It was one of those energy-enhancing bracelets made popular by professional athletes like soccer star David Beckham, Los Angeles Lakers forward Lamar Odom, Yankees slugger Alex Rodriguez and pro surfer Andy Irons.
He swears there’s something to these hologram bracelets — in this case, the ones produced by Grounded — that help his balance and energy level.
And he’s not the kind of guy you’d expect to believe in these sorts of things. In fact, he doesn’t even believe he believes in it!
He showed us the test: you clasps your hands behind you and have someone push down on them. You will naturally lose your balance. But if you wear one of these bracelets — either wrist — you don’t fall over as easily.
I’ve long wondered about these energy-enhancing and health-promoting accessories. I have friends who swear by the Japanese brand Phiten, for example, which the company says regulates and balances the flow of energy throughout your body to help alleviate discomfort, speed recovery and counteract fatigue by restoring the body’s natural healing powers.
And I know folks who can’t live without their Power Balance bracelets, which features a hologram that optimizes the body’s natural energy flow.
Well, sales for these accessories have tripled in the U.S. since 2001, according to research group SportsOneSource. Phiten alone reported global sales topping $200 million last year.
And these companies produce more than just bracelets.

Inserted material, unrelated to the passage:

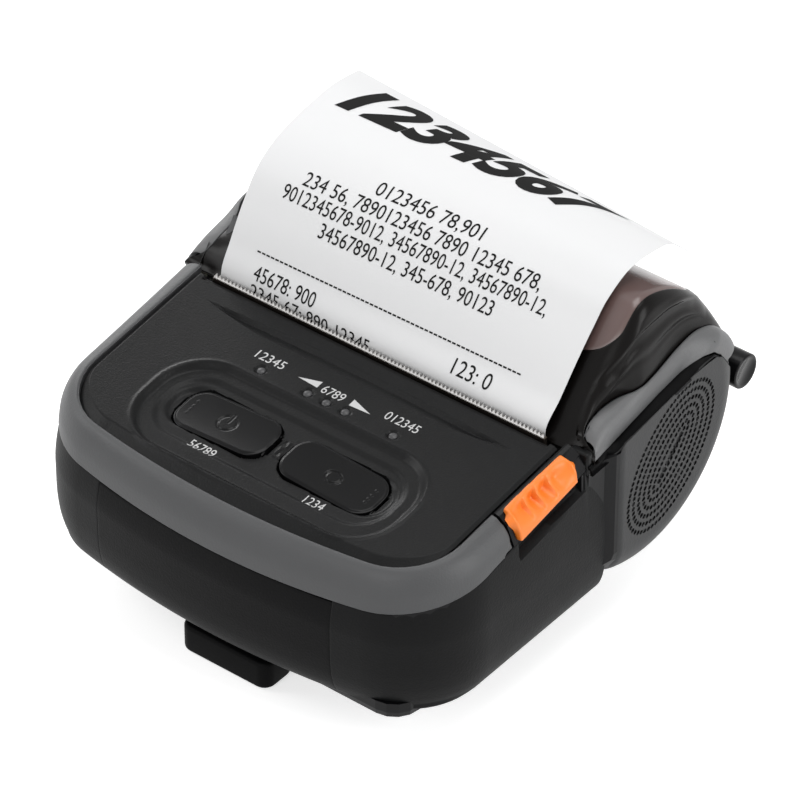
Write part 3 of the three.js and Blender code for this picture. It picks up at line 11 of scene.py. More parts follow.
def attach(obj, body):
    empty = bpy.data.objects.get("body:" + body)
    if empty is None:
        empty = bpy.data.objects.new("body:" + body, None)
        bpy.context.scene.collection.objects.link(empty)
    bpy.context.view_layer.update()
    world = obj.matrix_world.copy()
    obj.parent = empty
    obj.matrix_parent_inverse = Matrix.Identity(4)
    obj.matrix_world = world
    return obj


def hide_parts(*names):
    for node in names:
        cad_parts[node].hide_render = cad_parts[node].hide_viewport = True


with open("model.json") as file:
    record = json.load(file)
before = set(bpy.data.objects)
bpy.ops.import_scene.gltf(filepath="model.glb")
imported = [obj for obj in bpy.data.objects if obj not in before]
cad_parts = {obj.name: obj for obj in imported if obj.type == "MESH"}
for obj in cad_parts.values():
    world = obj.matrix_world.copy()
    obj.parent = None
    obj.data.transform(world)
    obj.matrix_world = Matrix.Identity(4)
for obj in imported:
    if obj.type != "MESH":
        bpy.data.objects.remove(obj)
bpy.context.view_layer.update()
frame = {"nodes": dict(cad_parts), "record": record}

There are T-shirts, belts, socks, patches, even dog gear that tout the benefits of holograms and titanium technology.
Holistic solution — or outright scam?
“This is utter nonsense,” said Steven Nissen, head of cardiology at the Cleveland Clinic to Bloomberg. “There’s absolutely no scientific reason why this would work. Unfortunately, we’ve not done a good job as a society in keeping people from selling snake oil.”
So what’s the allure? Why are so many professional athletes touting these accessories as a way to improve balance and combat fatigue? And do they really work?